Routers and switches: The internet is largely a mesh configuration of network devices that provide connectivity to everywhere we want to connect. Each switch and router we pass through introduces a bit of latency that adds up quickly. Router hops introduce the most.
Packet loss: If the transmission ends up traveling over a poor connection or through a congested router, this could introduce packet loss. Packet loss in TCP connections results in retransmissions which can introduce significant latency.
How latency is measured
Network latency is the time required to traverse from the source to the destination. It is generally measured in milliseconds. Here we will explore how latency can be measured and the factors that can introduce latency. This in turn will help us understand how optimizations can be made that will minimize the problems introduced by it.
Below is the beginning of a TCP handshake. After the DNS lookup and the ARP, the host reaches out to the IP address of the destination using a SYN in order to open a connection. The destination then responds with an ACK. The timestamps between these two packets can be used to measure the latency. The problem is that the measurement needs to be taken as close to source hosts as possible. This would be point A.
The best place for point A (shown above) is on the host itself. However, this is not always possible. To get an idea of what I’m talking about, most of us have executed ping on the command line in order to see if a host is responding. Although the ping utility on our computers uses ICMP, which is the first to see latency, other utilities similar to ping can execute tests similar to ping on top of TCP and UDP.
Below is a comparison between a TCP ping using psping and an ICMP ping.
Notice in the image above how the differences in responses between psping and ping are not terribly significant. However, if any of the connections or devices in the path to youtube.com were congested, the ICMP ping would likely show higher millisecond (ms) rates compared to the psping measurements.
If you are curious about how a UDP ping would compare, psping can be used to perform this latency test as well. Read the documentation for further details. When I ran the test, the results came back with pretty much the same response times as ICMP and TCP. If you google udp ping utility you’ll find several executables that are fun to test with.
Some vendors might tell you that latency doesn’t apply to UDP because it is connectionless (i.e., one way). Tell this to the user trying to conference with someone who’s video is all choppy. Or, try telling this to the folks at Google who developed Quic over UDP. Speaking of which…
I was looking for a command line ping utility that used the Quic UDP protocol against websites. Although I wasn’t able to find one, I did come across a web page called http3check.net that allows you to enter a domain and test the Quic connection speed.
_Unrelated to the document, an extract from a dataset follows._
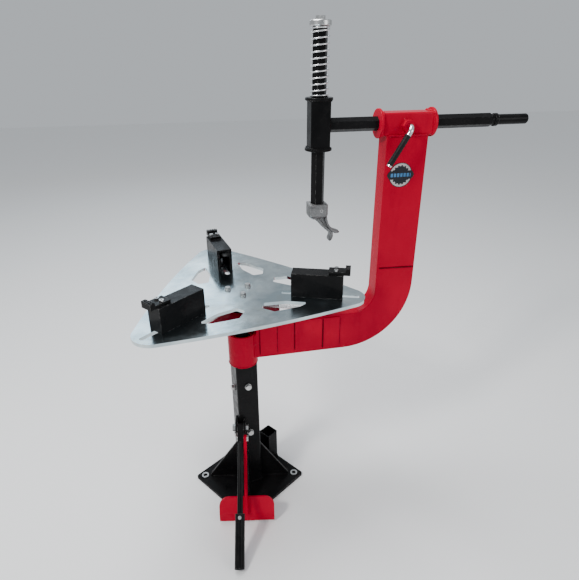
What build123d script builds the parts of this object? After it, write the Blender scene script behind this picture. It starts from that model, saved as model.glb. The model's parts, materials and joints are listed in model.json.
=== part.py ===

Below I ran it for youtube.com from my home office:
Connection ID PKT RX Hand Shake
------------- ------ ----------
CB8FB44ABF... 4.185ms 12.457ms
43237B1614... 9.604ms 10.629ms
These ping utilities are fine for point troubleshooting, but for ongoing tests against mission critical networks and websites, synthetic monitoring is the best option to proactively monitor network performance.
NOTE: Some tools (e.g., ping, iperf and netperf) measuring with the same protocol for latency to the same destination will provide different results. If you are serious about testing, it is best to try multiple.
How to reduce latency
Reducing latency over the network first requires an understanding of where the points of slowness exist — and there could be multiple sources. On the command line, TCP Traceroute is my favorite turn-to utility for mapping out the hop-by-hop connection between my device and the destination.
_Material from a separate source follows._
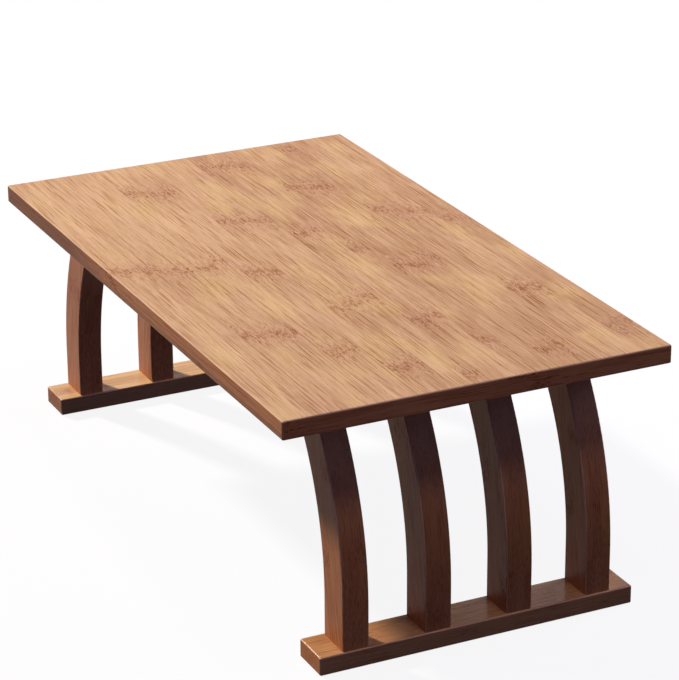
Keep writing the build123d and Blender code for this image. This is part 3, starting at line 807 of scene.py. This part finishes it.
def soft_lamp(name, toward, aim, distance, width, colour, strength):
    """Round soft lamp that stands at distance from aim, in the direction toward, and faces it.

    Its power is strength times pi times the distance squared, so that strength is the light it gives at
    aim, however far off it stands.
    """
    data = bpy.data.lights.new(name, "AREA")
    data.shape = "DISK"
    data.size = width
    data.color = colour
    data.energy = strength * math.pi * distance**2
    lamp = bpy.data.objects.new(name, data)
    bpy.context.scene.collection.objects.link(lamp)
    toward = Vector(toward).normalized()
    lamp.location = Vector(aim) + toward * distance
    lamp.rotation_mode = "QUATERNION"
    lamp.rotation_quaternion = toward.to_track_quat("Z", "Y")


LAMPS = {
    # toward, aim, distance, width, colour, strength
    "key": ((-0.760, -0.292, 0.581), (0.380, -0.160, 0.140), 8.0, 0.66, (1.0, 0.88, 0.76), 3.66),
    "overhead": ((-0.45, -0.35, 0.82), (0, 0, 0.2), 3.0, 2.0, (0.60, 0.95, 1.0), 0.03),
    "behind": ((-0.10, 0.88, 0.46), (0.2, 0, 0.2), 3.0, 1.5, (0.74, 0.70, 1.0), 1.35),
    "above": ((0.235, 0.03, 0.972), (0.3, 0, 0.2), 3.0, 0.6, (0.90, 0.80, 1.0), 0.52),
}
for lamp_name, settings in LAMPS.items():
    soft_lamp(lamp_name, *settings)

CAMERA_PLACE = Vector((2.77332, -1.30026, 1.43904))
CAMERA_AZIMUTH = math.radians(64.3718)
CAMERA_ELEVATION = math.radians(22.1071)
CAMERA_ROLL = math.radians(-0.3732)
camera_data = bpy.data.cameras.new("camera")
camera_data.sensor_width = 36.0
camera_data.lens = 152.85
camera = bpy.data.objects.new("camera", camera_data)
bpy.context.scene.collection.objects.link(camera)
back = Vector(
    (
        math.sin(CAMERA_AZIMUTH) * math.cos(CAMERA_ELEVATION),
        -math.cos(CAMERA_AZIMUTH) * math.cos(CAMERA_ELEVATION),
        math.sin(CAMERA_ELEVATION),
    )
)
level = Vector((0, 0, 1)).cross(back).normalized()
upward = back.cross(level)
right = math.cos(CAMERA_ROLL) * level + math.sin(CAMERA_ROLL) * upward
up = math.cos(CAMERA_ROLL) * upward - math.sin(CAMERA_ROLL) * level
camera.matrix_world = Matrix.Translation(CAMERA_PLACE) @ Matrix((right, up, back)).transposed().to_4x4()
bpy.context.scene.camera = camera
bpy.context.scene.view_settings.view_transform = "Standard"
What is traceroute and how does it work?
Traceroute returns the router for each hop in the path to the destination as well as the corresponding latency. If one of the on-prem routers is introducing the latency, I can verify that there is ample bandwidth on each connection between routers. If this looks good, I could look at upgrading routers. If the latency is the destination server, I might be out of luck. However, if the latency is being introduced by my service provider, I can look to switch ISPs. If the latency is beyond my ISP, the problem could become more difficult to resolve. I might be able to find a local content delivery network (CDN) that has the resource I need a connection to. In this case, I might be able to persuade my ISP to peer with another service provider or participate in an internet-exchange point (IX) to get a faster connection to the resource.
What is synthetic monitoring?
The utilities discussed above are fine for one-off troubleshoots; however, companies need to be more proactive and run these tests continuously. This is because they need historical information on connections that allow them to be decisive when it comes time to switch service providers or add additional transit.
For many companies with large-scale infrastructure, synthetic monitoring is incorporated as part of the network observability strategy. These tools execute many of the same tests I shared earlier to similar types of destinations with several big differences.
With synthetic monitoring:
- Tests are run against the same destinations from multiple, even dozens of different locations.
- The data is often enriched with other information, such as flows, BGP routes and autonomous systems (AS). This allows NetOps teams to identify the specific IP addresses the tests need to be run against, as well as the locations where the tests need to be executed from. Context like this helps ensure the results from the tests best represent the user base.
Above we can see a full mesh of synthetic monitoring agents that are performing sub-minute tests against one another. The proximity of the testing agents to the end users targeting the tested resources was intelligently determined by collecting additional telemetry data. Latency, packet loss and jitter metrics are all collected for historical trending and alerting.